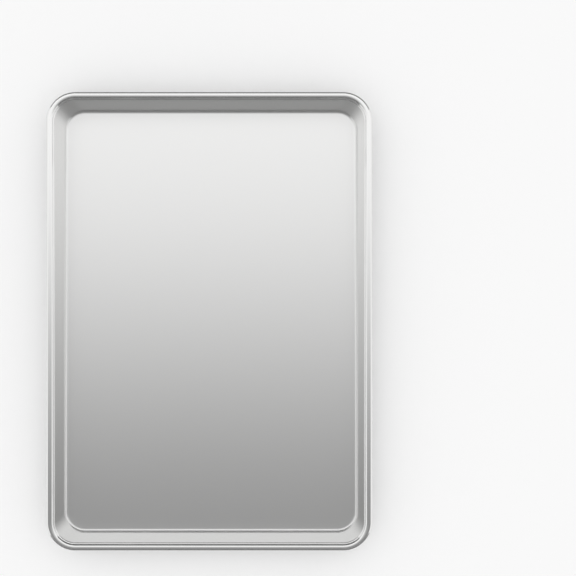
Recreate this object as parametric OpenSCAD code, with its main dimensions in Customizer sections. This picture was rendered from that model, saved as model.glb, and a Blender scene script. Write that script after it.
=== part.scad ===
// Jelly roll pan: one drawn sheet whose rim is rolled round a steel wire.
// Millimetres, +Z up, length along Y. The origin is under the middle of the floor.

/* [Pan] */
// Length over the rim
pan_l = 404; // [250:1:660]
// Width over the rim
pan_w = 287; // [180:1:460]
// Height from the underside of the floor to the top of the rim
pan_h = 26; // [18:0.5:50]
// Radius of the rim's outer edge at each corner
corner_r = 26; // [20:0.5:60]

/* [Sheet] */
// Thickness of the sheet
sheet_t = 0.9; // [0.6:0.05:1.3]
// Lean of the walls from upright, in degrees
wall_lean = 12; // [6:1:20]
// Radius of the cove where the floor turns up into a wall, on the inside of the pan
cove_r = 3; // [1:0.25:5]

/* [Rim] */
// Diameter of the stiffening wire
wire_d = 4.8; // [3:0.1:6]
// Clearance all round the wire inside the rolled sheet
wire_gap = 0.06; // [0.04:0.01:0.15]
// Radius of the shoulder at the top of a wall, on the outside of the pan
shoulder_r = 0.7; // [0.4:0.05:1.2]
// Slope of the sheet where the shoulder runs into the neck, in degrees from level
shoulder_slope = 24; // [15:1:40]
// Radius of the neck between the shoulder and the rolled bead, on the inside of the pan
neck_r = 0.8; // [0.4:0.05:1.2]
// Slope of the sheet where the neck runs into the rolled bead, in degrees from level
neck_slope = 62; // [50:1:70]
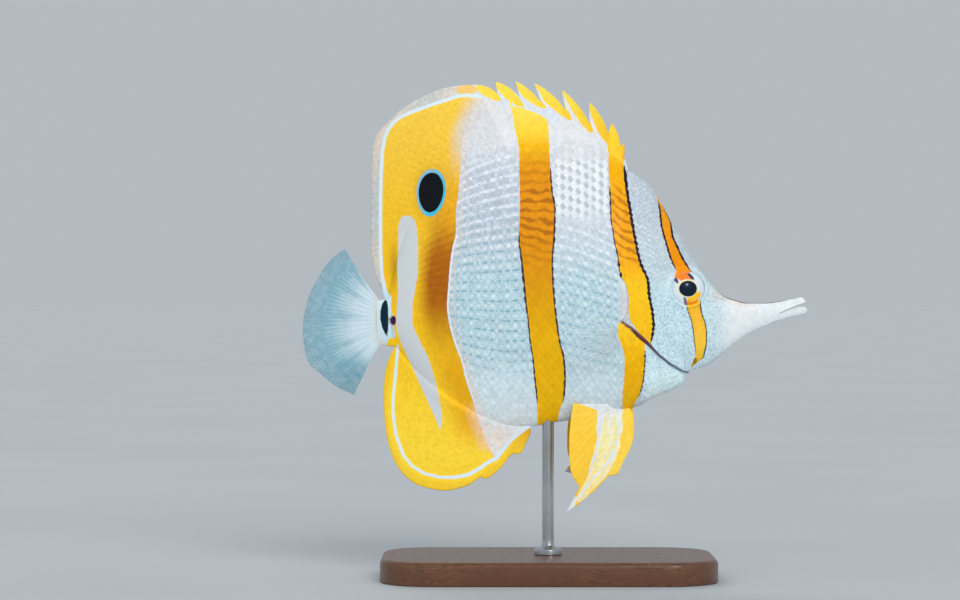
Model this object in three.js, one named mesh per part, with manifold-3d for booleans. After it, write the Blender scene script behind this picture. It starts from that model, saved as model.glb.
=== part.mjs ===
// Copperband butterflyfish (Chelmon rostratus), life size, swimming level, on a small display stand.
//
// Frame: millimetres. +X the way the fish faces, +Z up, +Y its left side. The origin is at the centre of the
// underside of the stand's base. The tail end of the fish is swung a little to its left (+Y).
//
// The fish is one lofted body (snout tip to tail root) that is parted with thin cuts into head, lower jaw, gill
// covers, trunk and tail root, and each fin is a thin sheet that meets the body along its root.

import * as THREE from "three";
import { mergeVertices } from "three/addons/utils/BufferGeometryUtils.js";
import Module from "manifold-3d";

const wasm = await Module();
wasm.setup();

// ---------------------------------------------------------------- sizes

const GAP = 0.3; // clearance between neighbouring solids
const FIN_EDGE = 0.3; // half thickness of a fin at its outer margin
const SPINE_ROOT = 0.62; // radius of a dorsal spine at its root
const SPINE_TIP = 0.34; // radius near its tip

// Swing of the tail to the left: straight ahead of BEND_START, an even curve back to BEND_END, straight after it.
const BEND_START = -14.4;
const BEND_END = -48.9;
const BEND_SLOPE = 0.5;

const EYE = {
  x: 41.6,
  z: 86.7,
  radius: 5.2,
  bulge: 1.5, // how far the cornea stands out of the orbit
  depth: 3.0, // how far the ball reaches inwards
  turn: 14, // degrees that the eye looks forward
};

const BASE = { length: 100, width: 58, height: 7, corner: 16, edge: 1.2 };
const ROD = { x: 0, radius: 1.75, top: 52, collar: 4.2, collarHeight: 2.6 };

// ---------------------------------------------------------------- named outlines, [x, z] in side view

const TOP_LINE = [[77.8, 81.6], [77.4, 82.9], [75.9, 84.3], [74.1, 83.9], [64.2, 82.6], [59.1, 82.7], [56.1, 83.5], [53.5, 84.3], [50.1, 87.1], [34, 112.6], [30.3, 118], [24.6, 122.2], [17.4, 127.8], [6.6, 131.1], [-5.4, 131.4], [-20.4, 127.6], [-32.4, 119.4], [-40.8, 108.9], [-45.6, 96.3], [-49.2, 83.8], [-51.6, 83.4]];
const BELLY_LINE = [[77.8, 80.2], [77.2, 79.2], [73.1, 78.1], [66.6, 76], [60, 73], [53.5, 68.2], [50.2, 65.3], [46.9, 63.3], [42.4, 61.7], [41.2, 60.3], [40.6, 58.3], [38.7, 56.9], [32.1, 54], [25.8, 50.9], [15.6, 48.3], [2.4, 46.6], [-4.5, 45.4], [-10.8, 44.9], [-18.9, 46.8], [-27.9, 51.3], [-35.4, 57], [-42, 63.9], [-45.6, 68.8], [-51.6, 69.6]];
// height of the widest point of each section, and half the width there
const MID_LINE = [[77.8, 81], [63.6, 79.8], [51.6, 79.2], [42.6, 81.6], [30.6, 84], [15.6, 87], [-8.4, 87.9], [-29.4, 84.9], [-44.4, 78], [-51.6, 76.5]];
const HALF_WIDTH = [[77.8, 0.55], [76.8, 1], [72.6, 1.3], [65.1, 1.7], [59.1, 2.15], [54, 3], [49.2, 4.3], [45.6, 5.2], [42, 6.1], [37.2, 7.3], [32.1, 8.6], [26.4, 9.7], [18.6, 10.4], [8.1, 10.3], [-5.4, 9.3], [-17.4, 7.8], [-29.4, 5.7], [-38.4, 4.2], [-45.9, 3], [-51.6, 1.7]];
// half thickness left at the back and the belly line, where the fins grow out
const RIDGE_TOP = [[77.8, 0.25], [51.6, 0.3], [27.6, 0.35], [21, 1], [3.6, 1.7], [-29.4, 1.5], [-44.4, 0.9], [-51.6, 0.7]];
const RIDGE_BELLY = [[77.8, 0.25], [42.6, 0.3], [6.6, 0.4], [-5.4, 1], [-29.4, 1.3], [-44.4, 0.8], [-51.6, 0.7]];
// 1 is an elliptic section, more draws it in towards the back or belly
const PINCH_TOP = [[77.8, 1], [51.6, 1.05], [33.6, 1.2], [21.6, 1.4], [3.6, 1.6], [-29.4, 1.6], [-44.4, 1.3], [-51.6, 1.1]];
const PINCH_BELLY = [[77.8, 1], [45.6, 1.1], [27.6, 1.05], [9.6, 1.15], [-5.4, 1.4], [-29.4, 1.5], [-44.4, 1.3], [-51.6, 1.1]];

const SPINE_TIPS = [[22.3, 126.6], [22.4, 130.6], [18.8, 136.7], [12.2, 143], [3.9, 146.7], [-4.3, 148.7], [-10, 149.3], [-16, 149.1], [-21.6, 148.2]];
// where the membrane meets each spine's front edge, from the first spine back
const SPINE_NOTCHES = [[23.9, 124], [22.9, 127.2], [21.6, 129.7], [18.1, 133], [12.7, 135.8], [5.7, 139.8], [-1.2, 141.6], [-7.8, 143.7], [-14.5, 145]];
const SPINE_ROOTS_X = [23.6, 21.4, 18.2, 14.2, 9.6, 4.8, 0, -4.8, -9.4];
const SPINY_BACK = [[-16.8, 140.5], [-13.4, 135.5], [-10.8, 131.4]];

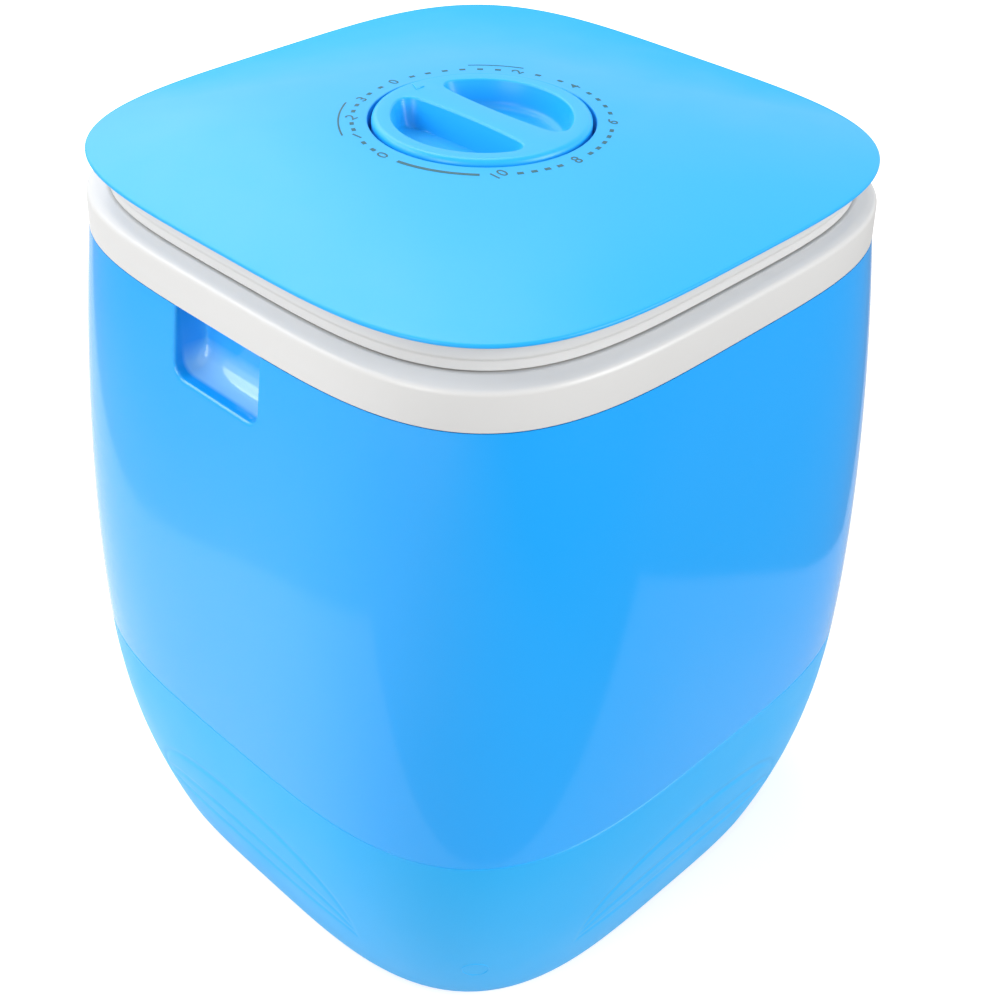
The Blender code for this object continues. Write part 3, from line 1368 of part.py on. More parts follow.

TASK GOAL:
Everything from the first line of the records above to the line containing "neck_slope = 62; // [50:1:70]", inclusive, should be repeated exactly; leave out the rest.

RESULT FOR THIS TASK:
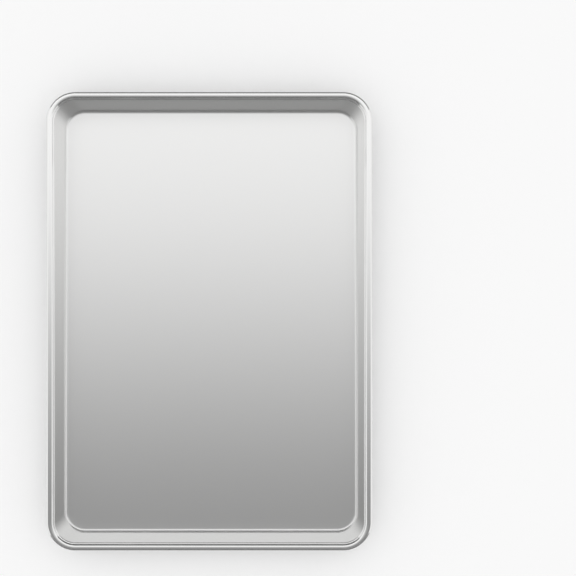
Recreate this object as parametric OpenSCAD code, with its main dimensions in Customizer sections. This picture was rendered from that model, saved as model.glb, and a Blender scene script. Write that script after it.
=== part.scad ===
// Jelly roll pan: one drawn sheet whose rim is rolled round a steel wire.
// Millimetres, +Z up, length along Y. The origin is under the middle of the floor.

/* [Pan] */
// Length over the rim
pan_l = 404; // [250:1:660]
// Width over the rim
pan_w = 287; // [180:1:460]
// Height from the underside of the floor to the top of the rim
pan_h = 26; // [18:0.5:50]
// Radius of the rim's outer edge at each corner
corner_r = 26; // [20:0.5:60]

/* [Sheet] */
// Thickness of the sheet
sheet_t = 0.9; // [0.6:0.05:1.3]
// Lean of the walls from upright, in degrees
wall_lean = 12; // [6:1:20]
// Radius of the cove where the floor turns up into a wall, on the inside of the pan
cove_r = 3; // [1:0.25:5]

/* [Rim] */
// Diameter of the stiffening wire
wire_d = 4.8; // [3:0.1:6]
// Clearance all round the wire inside the rolled sheet
wire_gap = 0.06; // [0.04:0.01:0.15]
// Radius of the shoulder at the top of a wall, on the outside of the pan
shoulder_r = 0.7; // [0.4:0.05:1.2]
// Slope of the sheet where the shoulder runs into the neck, in degrees from level
shoulder_slope = 24; // [15:1:40]
// Radius of the neck between the shoulder and the rolled bead, on the inside of the pan
neck_r = 0.8; // [0.4:0.05:1.2]
// Slope of the sheet where the neck runs into the rolled bead, in degrees from level
neck_slope = 62; // [50:1:70]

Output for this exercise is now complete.